By Alan Miller, editor, The Columbus Dispatch Columbus Mayor Michael B. Coleman wisely has appointed a committee to review body cameras for police officers.
The purchase of the devices for 1,900 city officers seems inevitable; the question is when it will happen. City Council President Andrew J. Ginther, as a candidate for mayor, has proposed that they be purchased as soon as next year. Opponent Zach Scott, the Franklin County sheriff, has questioned their cost and how they’d be used.
Police Chief Kim Jacobs says the estimated $10 million to $15 million needed to buy the cameras and store the images isn’t in her budget.
The mayor’s task force looking at various aspects of the devices met for the first time on Oct. 23. And the group of city employees and community leaders will meet again on Thursday.
Columbus Public Safety Director George Speaks told the task force that that it would delve first into privacy issues raised by the cameras.
These questions of privacy fall under the larger umbrella of the public records law, and we ask that the committee examine this law closely and that this city and all others that seek to use such cameras follow the law.
Further, we ask state officials to set clear standards for the use and retention of such video and public access to it.
We ask this not in the name of “selling papers” or anything other than transparency in policing and good government. We routinely make such requests and push for open access to government records because it is in society’s best interest.
Ohio’s public-access laws are an antiseptic against ill-willed behavior and inappropriate action by government officials.
In short, the reason to have cameras on cops is accountability — so that the public can see what’s happening in our cities. We already have seen many cases in which such video shows police officers doing their jobs properly. The recordings provide clear evidence for their need to take quick action at a crime scene.
We also have seen instances, such as with the shooting of a motorist by a University of Cincinnati officer, in which an officer makes a bad decision and should be disciplined or even prosecuted.
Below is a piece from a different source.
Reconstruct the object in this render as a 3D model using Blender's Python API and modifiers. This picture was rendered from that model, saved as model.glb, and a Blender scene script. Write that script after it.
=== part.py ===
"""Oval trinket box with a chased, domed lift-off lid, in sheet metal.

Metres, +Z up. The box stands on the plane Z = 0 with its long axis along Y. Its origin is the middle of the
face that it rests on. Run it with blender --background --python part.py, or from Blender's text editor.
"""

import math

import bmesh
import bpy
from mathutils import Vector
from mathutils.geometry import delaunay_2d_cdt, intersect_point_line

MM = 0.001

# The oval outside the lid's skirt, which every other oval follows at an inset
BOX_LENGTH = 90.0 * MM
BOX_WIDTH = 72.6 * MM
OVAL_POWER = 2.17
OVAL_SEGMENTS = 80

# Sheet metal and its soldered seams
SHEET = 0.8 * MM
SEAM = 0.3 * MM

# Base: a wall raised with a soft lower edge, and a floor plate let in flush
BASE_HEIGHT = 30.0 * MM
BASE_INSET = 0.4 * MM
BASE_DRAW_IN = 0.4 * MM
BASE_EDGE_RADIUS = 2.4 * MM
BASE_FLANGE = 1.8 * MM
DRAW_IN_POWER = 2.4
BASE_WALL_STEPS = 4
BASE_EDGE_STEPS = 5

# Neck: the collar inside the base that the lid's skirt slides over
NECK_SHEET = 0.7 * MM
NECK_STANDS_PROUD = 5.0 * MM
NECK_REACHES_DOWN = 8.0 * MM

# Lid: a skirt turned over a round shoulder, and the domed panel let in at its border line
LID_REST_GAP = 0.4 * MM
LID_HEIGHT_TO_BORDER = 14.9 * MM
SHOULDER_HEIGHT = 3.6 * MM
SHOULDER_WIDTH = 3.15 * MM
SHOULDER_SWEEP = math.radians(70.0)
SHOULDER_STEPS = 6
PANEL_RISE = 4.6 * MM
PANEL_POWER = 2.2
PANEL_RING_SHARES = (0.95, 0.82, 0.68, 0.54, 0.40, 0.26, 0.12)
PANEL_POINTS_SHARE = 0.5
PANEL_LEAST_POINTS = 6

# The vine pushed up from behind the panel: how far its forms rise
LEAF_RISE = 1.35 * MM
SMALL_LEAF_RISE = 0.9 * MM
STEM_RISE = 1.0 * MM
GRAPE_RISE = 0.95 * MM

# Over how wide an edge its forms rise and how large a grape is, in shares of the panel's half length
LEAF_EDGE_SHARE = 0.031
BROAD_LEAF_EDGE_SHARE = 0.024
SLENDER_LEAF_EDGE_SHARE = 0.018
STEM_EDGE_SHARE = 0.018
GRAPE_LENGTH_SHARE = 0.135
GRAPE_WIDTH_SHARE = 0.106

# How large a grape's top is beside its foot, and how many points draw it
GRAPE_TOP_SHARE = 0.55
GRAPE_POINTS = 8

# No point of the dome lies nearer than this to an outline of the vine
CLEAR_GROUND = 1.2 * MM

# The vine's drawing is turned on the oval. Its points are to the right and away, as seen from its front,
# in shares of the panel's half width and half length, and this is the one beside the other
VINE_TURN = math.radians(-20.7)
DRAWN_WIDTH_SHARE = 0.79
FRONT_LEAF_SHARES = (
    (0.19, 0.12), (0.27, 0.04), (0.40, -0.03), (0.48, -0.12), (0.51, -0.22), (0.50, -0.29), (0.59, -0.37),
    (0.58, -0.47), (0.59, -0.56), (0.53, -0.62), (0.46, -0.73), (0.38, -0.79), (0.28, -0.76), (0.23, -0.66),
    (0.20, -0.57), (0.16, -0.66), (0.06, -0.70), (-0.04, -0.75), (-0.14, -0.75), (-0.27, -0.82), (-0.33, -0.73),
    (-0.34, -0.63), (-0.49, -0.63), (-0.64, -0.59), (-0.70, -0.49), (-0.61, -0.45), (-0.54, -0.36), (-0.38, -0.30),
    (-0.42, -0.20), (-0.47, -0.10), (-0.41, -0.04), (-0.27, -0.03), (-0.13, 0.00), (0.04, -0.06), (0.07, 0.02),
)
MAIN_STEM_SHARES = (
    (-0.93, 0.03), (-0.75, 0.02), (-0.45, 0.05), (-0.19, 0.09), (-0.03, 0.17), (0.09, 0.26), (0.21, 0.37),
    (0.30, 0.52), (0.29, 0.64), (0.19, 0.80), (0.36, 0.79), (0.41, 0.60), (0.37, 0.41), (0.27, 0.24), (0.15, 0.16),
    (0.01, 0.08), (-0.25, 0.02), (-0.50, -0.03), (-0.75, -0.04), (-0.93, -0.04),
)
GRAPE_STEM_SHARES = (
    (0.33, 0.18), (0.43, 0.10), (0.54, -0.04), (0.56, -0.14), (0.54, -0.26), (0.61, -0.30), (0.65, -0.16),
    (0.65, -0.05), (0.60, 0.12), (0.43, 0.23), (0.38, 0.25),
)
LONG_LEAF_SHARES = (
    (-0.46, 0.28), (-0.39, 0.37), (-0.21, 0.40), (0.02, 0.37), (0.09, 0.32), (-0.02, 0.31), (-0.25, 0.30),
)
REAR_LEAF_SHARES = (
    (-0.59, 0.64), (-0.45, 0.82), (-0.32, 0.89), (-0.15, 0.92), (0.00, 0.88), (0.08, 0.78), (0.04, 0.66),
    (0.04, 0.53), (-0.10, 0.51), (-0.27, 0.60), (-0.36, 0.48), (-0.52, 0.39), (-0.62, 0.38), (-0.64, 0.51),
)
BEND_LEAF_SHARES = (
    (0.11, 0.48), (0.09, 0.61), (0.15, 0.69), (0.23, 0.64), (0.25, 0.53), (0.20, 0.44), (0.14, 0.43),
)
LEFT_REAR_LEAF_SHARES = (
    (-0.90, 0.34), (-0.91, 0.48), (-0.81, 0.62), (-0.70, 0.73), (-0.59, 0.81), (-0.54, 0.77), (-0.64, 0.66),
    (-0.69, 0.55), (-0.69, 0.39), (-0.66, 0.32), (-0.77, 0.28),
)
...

The Ohio Newspaper Association has drafted provisions that should be included in state legislation to provide uniform standards to assure consistency in the retention and release of video.
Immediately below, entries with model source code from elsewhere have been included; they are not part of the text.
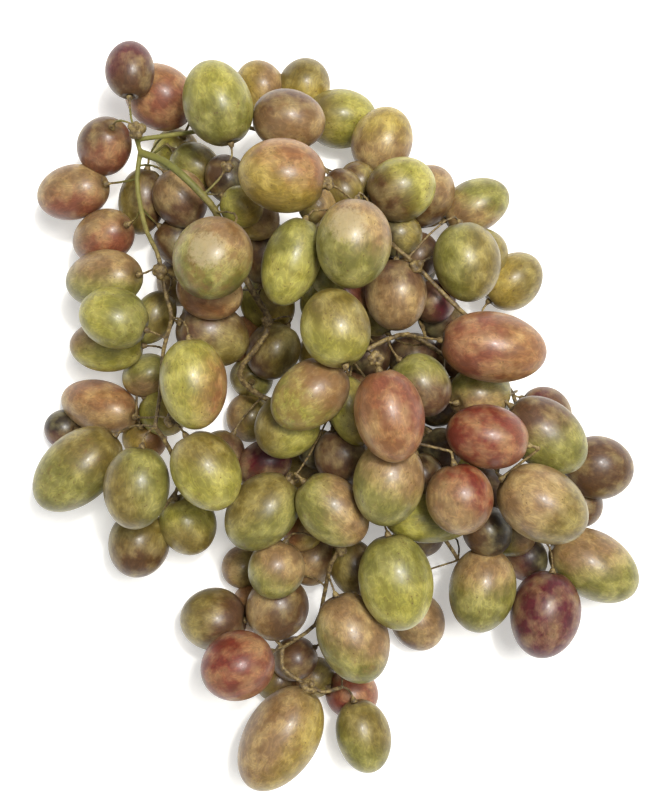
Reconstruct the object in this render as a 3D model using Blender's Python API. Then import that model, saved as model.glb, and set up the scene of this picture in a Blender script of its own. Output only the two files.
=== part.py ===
"""A bunch of large oval table grapes lying on its side, stalk and all.

The berries are laid out by hand, side shoot by side shoot, and then settled: touching berries
are pushed apart, the lowest ones press on the surface below, and the stalk finds its way
between them. Lengths in the tables are millimetres, +Z up, and the surface is z = 0.
"""

import bmesh
import bpy
import numpy as np
from mathutils import Matrix, Vector

MM = 0.001

# The layout is drawn as it is seen from EYE_HEIGHT above EYE: x and y of a row are where its
# line of sight meets PLAN_HEIGHT, and sizes are as they look there.
EYE = np.array((-1.4, 3.0))
EYE_HEIGHT = 440.0
PLAN_HEIGHT = 40.0

GAP = 0.45  # clear space between neighbouring pieces
BITE = 1.6  # how far the berries of one piece press into each other
PRESS = 0.8  # how far the lowest berries flatten on the surface
RESTING_BELOW = 16.0  # a berry drawn lower than this rests on the surface

STEPS = 420  # settling steps, the last third without any pull back to the drawing
SPHERES = np.linspace(-1.0, 1.0, 7)  # the spheres that stand for one berry, along its axis

RACHIS_RADIUS = 1.3
TIP_RADIUS = 0.7  # what the rachis and the arms taper to
ARM_RADIUS = 0.85
TWIG_RADIUS = 0.5
ROUTE_SPACING = 4.0
TWIG_POINTS = 4

# Skin colours: sRGB red, green, blue.
TONES = {
    "lime": (0.60, 0.64, 0.28),
    "green": (0.56, 0.58, 0.30),
    "gold": (0.64, 0.55, 0.32),
    "tan": (0.60, 0.48, 0.33),
    "rose": (0.62, 0.38, 0.28),
    "mauve": (0.47, 0.34, 0.26),
    "wine": (0.40, 0.15, 0.17),
}
STALK_COLOUR = (0.50, 0.46, 0.26)

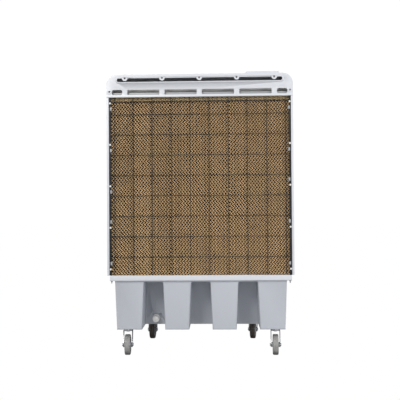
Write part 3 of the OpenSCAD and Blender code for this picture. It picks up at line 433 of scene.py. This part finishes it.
# moulded and pressed pieces: a CAD node's own shape with soft edges

def cleanCopy(nodeName):
    # a node's mesh with its seams joined and its flat faces whole
    mesh = bmesh.new()
    mesh.from_mesh(nodes[nodeName].data)
    bmesh.ops.remove_doubles(mesh, verts=mesh.verts, dist=0.00001)
    bmesh.ops.dissolve_limit(mesh, angle_limit=math.radians(0.6), verts=mesh.verts, edges=mesh.edges)
    return mesh


def toObject(mesh, name, material):
    data = bpy.data.meshes.new(name)
    mesh.normal_update()
    mesh.to_mesh(data)
    mesh.free()
    data.materials.append(material)
    piece = bpy.data.objects.new(name, data)
    bpy.context.scene.collection.objects.link(piece)
    return piece


def smoothByAngle(piece, degrees=32):
    data = piece.data
    data.polygons.foreach_set("use_smooth", [True] * len(data.polygons))
    data.set_sharp_from_angle(angle=math.radians(degrees))
    data.update()


def standFor(piece, *nodeNames):
    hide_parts(*nodeNames)
    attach(piece, bodyOf[nodeNames[0]])
    return piece


def softEdges(mesh, width, segments, wanted):
    edges = [edge for edge in mesh.edges
             if edge.is_manifold and edge.calc_face_angle(0) > math.radians(28) and wanted(edge)]
    if edges:
        bmesh.ops.bevel(mesh, geom=edges, offset=width, offset_type="OFFSET", segments=segments,
                        profile=0.5, affect="EDGES", clamp_overlap=True)


softNodes = {
    "tank_bolts": (0.0004, 1), "castor_plates": (0.0006, 2), "drain_collar": (0.0008, 2), "drain_cap": (0.001,
                                                                                                        3),
    "level_window": (0.0008, 2), "fill_door": (0.001, 2), "top_lid": (0.0014, 3),
    "net_clips": (0.0005, 2), "water_trough": (0.0008, 2), "pump": (0.0012, 2),
    "fan_motor": (0.003, 3), "motor_bracket": (0.001, 2), "fan_shroud": (0.0012, 2),
    "fan_rotor": (0.0009, 2), "outlet_frame": (0.003, 3), "control_panel": (0.0015, 3),
    "display_window": (0.0004, 2), "speed_knob": (0.0008, 2), "power_button": (0.0012, 3),
    "swing_button": (0.0012, 3), "cable_gland": (0.0008, 2), "water_inlet": (0.0006, 2),
    "float_valve": (0.0008, 2), "front_panel": (0.0012, 2), "left_side_panel": (0.0012, 2),
    "right_side_panel": (0.0012, 2), "spray_pipe": (0.0004, 2),
}
for k in range(1, 5):
    softNodes[f"castor_fork_{k}"] = (0.0007, 2)
    softNodes[f"wheel_hub_{k}"] = (0.001, 2)
for k in range(1, 6):
    softNodes[f"louvre_{k}"] = (0.0015, 3)
for k in range(1, 4):
    softNodes[f"deflector_{k}"] = (0.0012, 3)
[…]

Until uniform state rules are enacted, we ask all jurisdictions to uniformly treat body camera recordings as the public records that they are. Among the points we in the media make to lawmakers:
• Body camera footage is a record like any other, so it must be subject to the open-records laws. Existing exceptions to those laws, by statute or court decision, cover most areas of concern about privacy. If someone believes new exemptions are needed to deal with any unique issues of privacy raised by body cameras, they should be crafted clearly and narrowly. Special exceptions should not be left to the sole discretion of a police chief.
• When there are exceptions, police agencies must follow existing legal standards that say if a record can be made public by redacting the exempted information, redacting (editing or blurring) that specific information must be the outcome — not denial of access to the entire recording.
• Permanent logs of archived recordings must be kept, and we urge uniform labeling, including keyword standards of basic information, to make it easy for government employees and the public to easily find the recordings when needed. When recordings have been redacted or deleted, that also must be noted. These logs always should be open to the public.
We respect and appreciate the thoughtful approach the city of Columbus is taking. And we respectfully ask that all involved focus on the reason for this exercise — accountability — and that it will happen only when the public has access to these public records.